La voluntad de reconciliación, de vivir en paz con todos, es una condición ineludible para que nuestra plegaria y nuestro culto sean agradables a Dios, tal como dirá san Pablo: “Quiero, pues, que los hombres oren en todo lugar elevando hacia el cielo unas manos piadosas, sin ira ni discusiones” (1Tm 2,8). Esto es algo tan importante para el Señor, que nos lo inculca con una afirmación que debió impresionar mucho a sus oyentes. Pues en Israel sólo había un lugar para “poner tu ofrenda sobre el altar”, a saber, el Templo de Jerusalén, y en consecuencia volver a reconciliarse con el hermano ofendido podía suponer un viaje de muchos kilómetros. Pero es imprescindible que, “antes de comparecer ante el juez”, es decir, antes del encuentro personal, cara a cara, con Cristo, después de nuestra muerte, cada uno de nosotros haya hecho todo lo posible para reconciliarse con sus hermanos. Dios no puede reconocernos como hijos suyos, si nosotros no hacemos todo lo posible para vivir fraternalmente con sus otros hijos, que son nuestros hermanos.
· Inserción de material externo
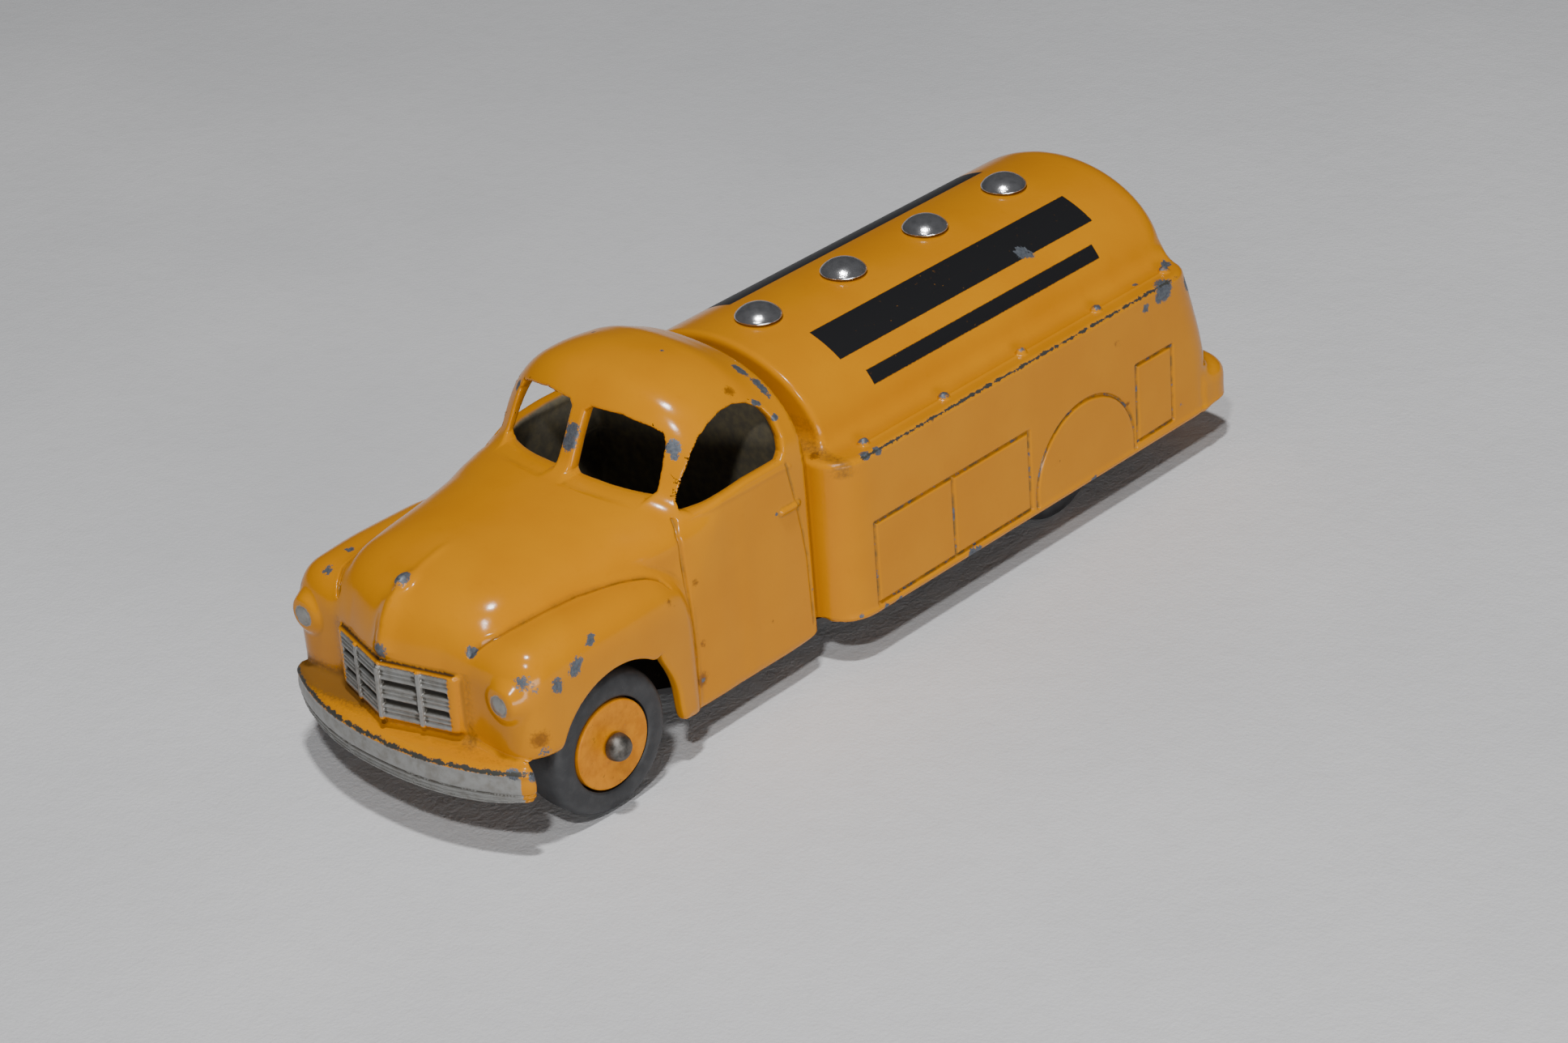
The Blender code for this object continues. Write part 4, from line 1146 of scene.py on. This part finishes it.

En segundo lugar, el Señor nos habla del mundo interior de nuestros deseos. Y lo hace hablando de la mujer, que es, en la Biblia, la respuesta divina al problema de la soledad del hombre (“no es bueno que el hombre esté solo”, dijo Dios, después de crear a Adán), y por lo tanto es el ser deseado por excelencia. 

El Señor nos inculca que el mundo de los deseos debe ser “circuncidado”, es decir, sometido a la ley de Dios, porque sabe que el deseo en el hombre tiende fácilmente a querer poseer cuanto encuentra de bello y deseable, incluso “la mujer de tu prójimo”. Y ahí hay que detenerse, hay que frenar los ciegos impulsos del deseo y aceptar la propia condición, respetando la del prójimo. A nadie deja Dios abandonado; el hombre debe “comer con alegría su propio pan” (Qo 9,7), pero respetando siempre el pan de los demás, porque, tal como dijo san Juan Bautista, “no te es lícito tener la mujer de tu hermano” (Mc 6,18). 

Tampoco debe ser el deseo la razón para romper el matrimonio, pues la alianza conyugal entre el varón y la mujer es un signo de la alianza entre Cristo y su Iglesia (Ef 5,32), alianza que no está sometida a los vaivenes del deseo, sino que está firmemente anclada en la cruz de Cristo. 

Finalmente el Señor nos habla de nuestra relación con la verdad para inculcarnos, de nuevo, la moderación: somos demasiado pequeños para pretender apuntalar nuestra verdad, lo que nosotros honradamente vemos como verdadero, con la Verdad que es Dios. Por eso “no juréis en absoluto”, dice el Señor. Hay una desmesura latente en el hecho de querer garantizar la propia veracidad con la veracidad de Dios: el hombre debe de ser más modesto y contentarse con decir “sí o no” porque “lo que pasa de ahí viene del Maligno”.

Que el Señor nos haga fraternales y moderados, para que seamos sla de la tierra y luz del mundo. Amén.